Muhammed controversy goes online
The Muhammed cartoons controversy has now gone online with almost 1000 websites, including 600 Danish ones as well as Israeli and other western servers, being defaced by Islamic hackers.
The attacks typically replace home pages with pro-Islam messages and condemn the publication of the images.
Hack attack monitoring group Zone-H said the defacements were done both by hacker groups and individuals.
Zone-H said some hackers left moderate messages but many called for a violent response to the cartoons’ publication.

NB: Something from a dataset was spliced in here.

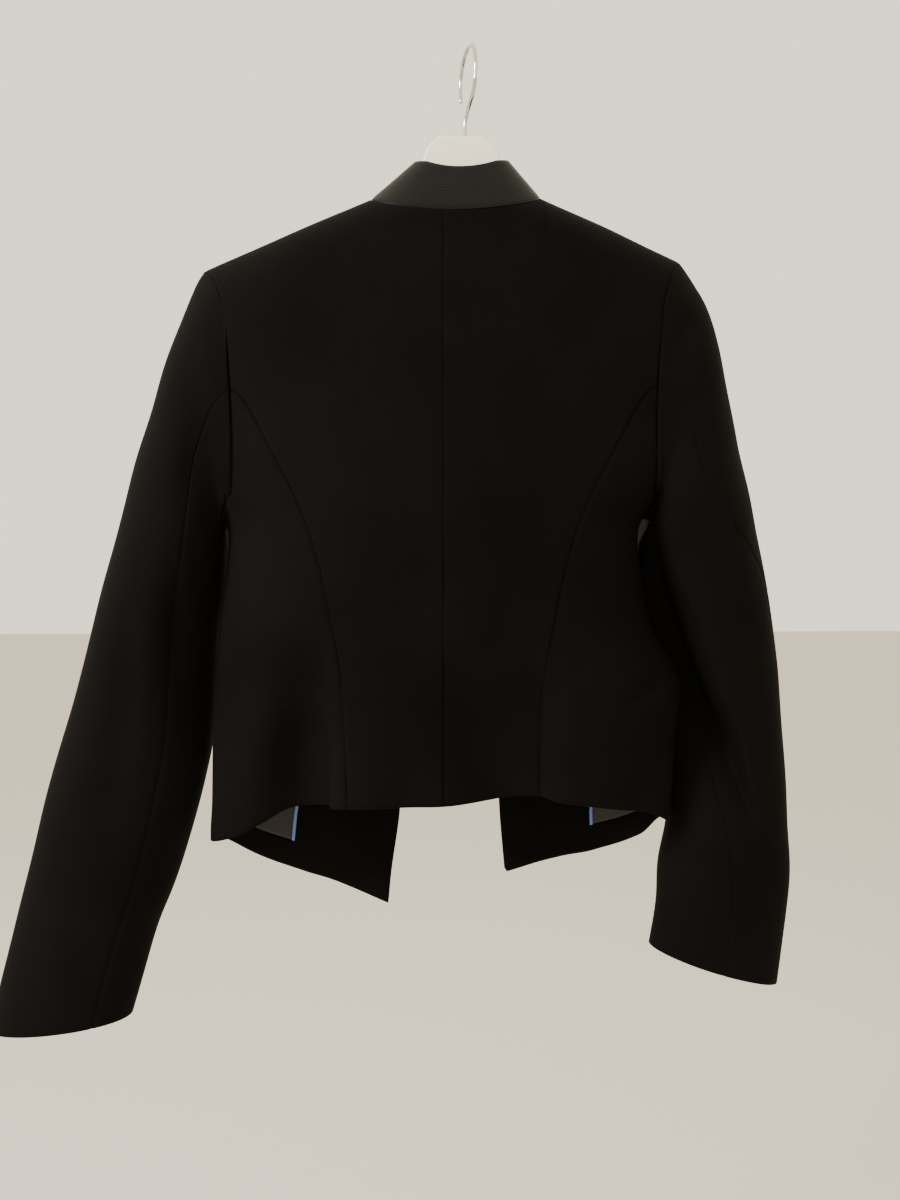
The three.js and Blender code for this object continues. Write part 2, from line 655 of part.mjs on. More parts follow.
// The stand collar runs from one front edge round the back of the neck to the other
function collarGrid(panels) {
  const neckOf = (panel, from) => listOf(neckSteps, (i) => panel[0][from + i]);
  const leftFront = neckOf(panels.left.front, shoulderSteps).reverse();
  const leftBack = neckOf(panels.left.back, 0).reverse().slice(1);
  const rightBack = neckOf(panels.right.back, 0).slice(1);
  const rightFront = neckOf(panels.right.front, shoulderSteps).slice(1);
  const seam = leftFront.concat(leftBack, rightBack, rightFront);
  const neckMiddle = (shoulders.left.neckX + shoulders.right.neckX) / 2;
  const points = listOf(collarRows, (row) => seam.map((spot) => {
    const foot = spot.point;
    const backShare = THREE.MathUtils.clamp(-foot.y / bodySections[0].back, 0, 1);
    const rise = mix(collarTop.riseSide, collarTop.riseBack, backShare ** 1.5);
    const head = new THREE.Vector3(
      collarTop.middle + (foot.x - neckMiddle) * collarTop.widthShare,
      foot.y * collarTop.depthShare,
      foot.z + rise,
    );
    const lifted = foot.clone().add(new THREE.Vector3(0, 0, seamGap + 0.1));
    return lifted.lerp(head, row / collarRows);
  }));
  const centres = points.map((line) => new THREE.Vector3(collarTop.middle, 0, line[0].z));
  return { grid: addNormals(points, centres, false), seam };
}

// A narrow strip along one column of a grid, for the piping between the facing and the lining
function stripGrid(grid, column, width) {
  return grid.map((line) => {
    const across = line[column + 1].point.clone().sub(line[column - 1].point).normalize();
    const { point, normal } = line[column];
    const beside = (share) => point.clone().addScaledVector(across, share * width);
    return [{ point: beside(-0.5), normal }, { point: beside(0.5), normal }];
  });
}

// The hanger's outline runs down the left of its neck, out along the left arm, back under both arms and up
function hangerGeometry() {
  const { left, right } = hangerEnd;
  const upper = (x) => -(shoulderDown(x) + hangerUnderCloth);
  const halfArm = hangerArmDepth / 2;
  const armSteps = 6;
  const shape = new THREE.Shape();
  shape.moveTo(hangerNeck.left[0].x, -hangerNeck.left[0].down);
  for (const { x, down } of hangerNeck.left.slice(1)) shape.lineTo(x, -down);
  for (let i = 0; i <= armSteps; i += 1) {
    const x = mix(hangerArmStart.left, left, i / armSteps);
    shape.lineTo(x, upper(x));
  }
  shape.quadraticCurveTo(left - hangerEndRound, upper(left) - halfArm, left, upper(left) - hangerArmDepth);
  const bow = hangerBowMiddle;
  shape.lineTo(hangerBowEnd.left, upper(hangerBowEnd.left) - hangerBowDepth);
  shape.quadraticCurveTo(
    bow.x,
    upper(bow.x) - bow.depth,
    hangerBowEnd.right,
    upper(hangerBowEnd.right) - hangerBowDepth,
  );
  shape.lineTo(right, upper(right) - hangerArmDepth);
  shape.quadraticCurveTo(right + hangerEndRound, upper(right) - halfArm, right, upper(right));
  for (let i = 1; i <= armSteps; i += 1) {
    const x = mix(right, hangerArmStart.right, i / armSteps);
    shape.lineTo(x, upper(x));
  }
  for (const { x, down } of hangerNeck.right) shape.lineTo(x, -down);
  const geometry = new THREE.ExtrudeGeometry(shape, {
    depth: hangerThickness - 2 * hangerRound,
    bevelEnabled: true,
    bevelSize: hangerRound,
    bevelThickness: hangerRound,
    bevelOffset: -hangerRound,
    bevelSegments: 2,
    curveSegments: 8,
  });
  geometry.rotateX(Math.PI / 2);
  geometry.translate(0, hangerThickness / 2 - hangerRound, 0);
  return geometry;
}

// The hook's wire rises from the hanger's neck, bends out to the belly and runs over the top to its tip
function hookGeometry() {
  const toBelly = new THREE.Vector3(Math.sin(hookTurn), -Math.cos(hookTurn), 0);
  const centreDown = hookRadius - hookWire / 2;
  const at = (out, down, x) => toBelly.clone().multiplyScalar(out).add(new THREE.Vector3(x, 0, -down));
  const points = [at(0, hangerTopDown - seamGap, hookStemX)];
  for (const { out, down, x } of hookBend) points.push(at(out, down, x));
  for (let angle = hookArc.from; angle <= hookArc.to; angle += hookArc.step) {
    const turn = radians(angle);
    points.push(at(hookRadius * Math.cos(turn), centreDown - hookRadius * Math.sin(turn), 0));
  }
  const last = points[points.length - 1];
  points.push(last.clone().add(new THREE.Vector3(hookTip.x, hookTip.y, -hookTip.down)));
  const section = new THREE.Shape();
  for (let i = 0; i < hookSides; i += 1) {
    const turn = (i / hookSides) * Math.PI * 2;
    const [x, y] = [(Math.cos(turn) * hookWire) / 2, (Math.sin(turn) * hookWire) / 2];
    if (i === 0) section.moveTo(x, y);
    else section.lineTo(x, y);
  }
  return new THREE.ExtrudeGeometry(section, {
    steps: hookSteps,
    extrudePath: new THREE.CatmullRomCurve3(points),
    bevelEnabled: false,
  });
}

const blazer = new THREE.Group();
function addPiece(name, geometry, material) {
  const mesh = new THREE.Mesh(geometry, material);
  mesh.name = name;
  blazer.add(mesh);
}

// Panels and sleeves of both sides, before their thickness
const halfGap = seamGap / 2;
const panels = {};
const sleeves = {};
for (const hand of [-1, 1]) {
  const seams = seamsOf(hand);
  panels[seams.name] = {
    back: backPanel(seams),
    sideBack: sideBackPanel(seams),
    front: frontPanel(seams),
  };
  panels[seams.name].frontInside = panels[seams.name].front.map(
    (line) => line.map(({ point, normal }) => ({ point: point.clone(), normal: normal.clone() })),
  );
  sleeves[seams.name] = sleeveGrid(seams, hand);
}
const collar = collarGrid(panels);
shareNormals(collar.grid[0].map((spot, i) => [spot, collar.seam[i]]));

for (const name of ['left', 'right']) {
  const { back, sideBack, front, frontInside } = panels[name];
  const ring = sleeves[name][0];
  const halfHole = armholeSteps / 2;
  const backColumn = back[0].length - 1;
  const around = [];
  for (let step = 0; step <= armholeSteps; step += 1) {
    const body = step <= halfHole ? back[step][backColumn] : sideBack[0][step - halfHole];
    around.push([body, ring[armholeSteps - step]]);
    around.push([front[step][0], ring[armholeSteps + step]]);
  }
  shareNormals(around);
  sideBack[0][0].normal.copy(back[halfHole][backColumn].normal);

  const sewn = { top: halfGap, first: halfGap, second: halfGap };
  addPiece(`back_${name}`, wallGeometry(drawnBack(back, sewn), clothThickness), materials.cloth);
  addPiece(`side_back_${name}`, wallGeometry(drawnBack(sideBack, sewn), clothThickness), materials.cloth);
  const frontSewn = { top: halfGap, first: halfGap };
  addPiece(`front_${name}`, wallGeometry(drawnBack(front, frontSewn), clothThickness), materials.cloth);

  // The facing follows the front edge and the hem, and the lining covers the rest of the front inside
  const hemRow = front.length - 2;
  const skinDepth = clothThickness + skinGap;
  const facing = drawnBack(frontInside, { first: freeInset, second: 1, bottom: 1 });
  addPiece(`facing_${name}`, wallGeometry(
    facing, liningThickness, skinDepth,
    (r, c) => (c >= facingColumn && r >= skinTopRow) || r >= hemRow,
  ), materials.cloth);
  const liningPart = frontInside.slice(skinTopRow, hemRow + 1).map((line) => line.slice(0, facingColumn + 1));
  const lining = drawnBack(liningPart, { first: freeInset, second: seamGap, bottom: seamGap });
  addPiece(`lining_${name}`, wallGeometry(lining, liningThickness, skinDepth), materials.lining);
  const pipingDepth = skinDepth + liningThickness + skinGap;
  const strip = stripGrid(frontInside.slice(skinTopRow, hemRow + 1), facingColumn, pipingWidth);
  addPiece(`piping_${name}`, wallGeometry(strip, liningThickness, pipingDepth), materials.piping);

  // A two-piece sleeve, cut at its back seam and its front seam
  const grid = sleeves[name];
  const quarter = armholeSteps / 2;
  const topPart = grid.map((line) => line.slice(quarter, quarter * 3 + 1));
  const underPart = grid.map((line) => line.slice(quarter * 3).concat(line.slice(1, quarter + 1)));
  const sleeveSewn = { first: sleeveSeamGap / 2, second: sleeveSeamGap / 2 };
  const topSleeve = wallGeometry(drawnBack(topPart, sleeveSewn), clothThickness);
  const underSleeve = wallGeometry(drawnBack(underPart, sleeveSewn), clothThickness);
  addPiece(`top_sleeve_${name}`, topSleeve, materials.cloth);
  addPiece(`under_sleeve_${name}`, underSleeve, materials.cloth);
}

addPiece('collar', wallGeometry(collar.grid, clothThickness), materials.collarCloth);
addPiece('hanger', hangerGeometry(), materials.plastic);
addPiece('hook', hookGeometry(), materials.chrome);

export default blazer;
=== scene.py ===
import math

import bpy
import numpy as np
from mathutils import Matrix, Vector


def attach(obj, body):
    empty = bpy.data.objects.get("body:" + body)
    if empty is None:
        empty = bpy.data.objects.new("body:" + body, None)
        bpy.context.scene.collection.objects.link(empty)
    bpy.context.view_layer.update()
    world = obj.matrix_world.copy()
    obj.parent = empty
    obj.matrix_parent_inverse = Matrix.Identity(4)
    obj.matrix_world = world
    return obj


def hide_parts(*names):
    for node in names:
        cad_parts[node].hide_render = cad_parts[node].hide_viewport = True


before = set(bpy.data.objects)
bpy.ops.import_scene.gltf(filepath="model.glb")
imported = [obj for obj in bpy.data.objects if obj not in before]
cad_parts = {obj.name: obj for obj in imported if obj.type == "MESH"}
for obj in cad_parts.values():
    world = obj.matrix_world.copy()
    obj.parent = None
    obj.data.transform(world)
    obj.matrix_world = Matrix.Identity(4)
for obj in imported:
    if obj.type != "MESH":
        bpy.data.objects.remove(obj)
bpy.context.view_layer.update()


# View and light
# The garment hangs clear of a pale floor, in plain soft studio light from the upper left.
# The camera stands level with its middle, a little to the left, and looks slightly to the right and down.
millimetre = 0.001


def linear(colour):
    """An sRGB hex colour as linear red, green, blue and alpha."""
    parts = [((colour >> shift) & 255) / 255 for shift in (16, 8, 0)]
    return [p / 12.92 if p <= 0.04045 else ((p + 0.055) / 1.055) ** 2.4 for p in parts] + [1.0]


def add_node(owner, kind, inputs=None, **settings):
    """Adds a node to a material or tree, with its settings, and its inputs as values or as links."""
    tree = getattr(owner, "node_tree", None) or owner
    node = tree.nodes.new(kind)
    for name, value in settings.items():
        setattr(node, name, value)
    for name, value in (inputs or {}).items():
        if isinstance(value, bpy.types.NodeSocket):
            tree.links.new(value, node.inputs[name])
        else:
            node.inputs[name].default_value = value
    return node


def new_material(name):
    """An empty node material with its output node."""
    material = bpy.data.materials.new(name)
    material.use_nodes = True
    material.node_tree.nodes.clear()
    return material


def finish_material(material, look):
    """Ends a material in a principled shader with the given inputs."""
    shader = add_node(material, "ShaderNodeBsdfPrincipled", look)
    add_node(material, "ShaderNodeOutputMaterial", {"Surface": shader.outputs["BSDF"]})
    return material


def put_in_scene(name, data):
    """A new object of the scene with the given mesh, curve, camera or light."""
    made = bpy.data.objects.new(name, data)
    bpy.context.scene.collection.objects.link(made)
    return made


camera_place = Vector((-48.0, -763.0, -417.3))
camera_down_angle = 2.52
camera_right_angle = 2.5
camera_data = bpy.data.cameras.new("studio_camera")
camera_data.sensor_width = 36.0
camera_data.lens = 27.24
camera_data.clip_start = 0.05
camera = put_in_scene("studio_camera", camera_data)
camera.location = camera_place * millimetre
camera.rotation_euler = (math.radians(90 - camera_down_angle), 0, math.radians(-camera_right_angle))
bpy.context.scene.camera = camera

world = bpy.data.worlds.new("pale_studio")
bpy.context.scene.world = world
world.use_nodes = True
world.node_tree.nodes["Background"].inputs["Color"].default_value = linear(0xEDE3CE)
world.node_tree.nodes["Background"].inputs["Strength"].default_value = 2.0


def add_softbox(name, place, aim, size, power):
    """A square area light aimed from one place at another. Sizes are in metres and the power in watts."""
    data = bpy.data.lights.new(name, "AREA")
    data.shape = "SQUARE"
    data.size = size
    data.energy = power
    light = put_in_scene(name, data)
    light.location = place
    light.rotation_euler = (Vector(aim) - Vector(place)).to_track_quat("-Z", "Y").to_euler()


add_softbox("key_softbox", (-2.2, -1.2, 0.6), (0, 0, -0.35), 0.7, 105)
add_softbox("fill_softbox", (0.2, -2.3, 0.3), (0, 0, -0.4), 1.2, 6)
add_softbox("back_softbox", (0.4, 2.2, 0.9), (0, 0, -0.4), 1.6, 12)

floor_down = 1.6
floor_reach = 14.0
floor_mesh = bpy.data.meshes.new("studio_floor")
floor_corners = [
    (x * floor_reach, y * floor_reach, -floor_down) for x, y in ((-1, -1), (1, -1), (1, 1), (-1, 1))
]
floor_mesh.from_pydata(floor_corners, [], [(0, 1, 2, 3)])
floor = put_in_scene("studio_floor", floor_mesh)
floor_paint = new_material("matt_floor_paint")
floor_mesh.materials.append(finish_material(floor_paint, {
    "Base Color": linear(0xD2CDC4), "Roughness": 0.95, "Specular IOR Level": 0.1,
}))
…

According to the Zone-H report:
What came out from the survey is what Zone-H very much expected: the use of the Internet as an instrument to spread out cyber protests related to what happens in the worldwide context. Several hacker groups from different Muslim nations united their forces in order to produce the larger amount of damages in Danish and more generally western web-servers. During the attacks they promoted both moderate and extremists manifestos through the defacement of the homepages promoting also a boycott campaign throughout the digital Ummah against Danish products.
Zone-H are still receiving news of digital attacks of Islamic connotation and there is little evidence so far that western hacker groups were taking any action in retaliation.
Most of the sites being targetted are run by small organisations and companies that do not have dedicated security workers and cannot keep up with the latest alerts and patches for vulnerabilities.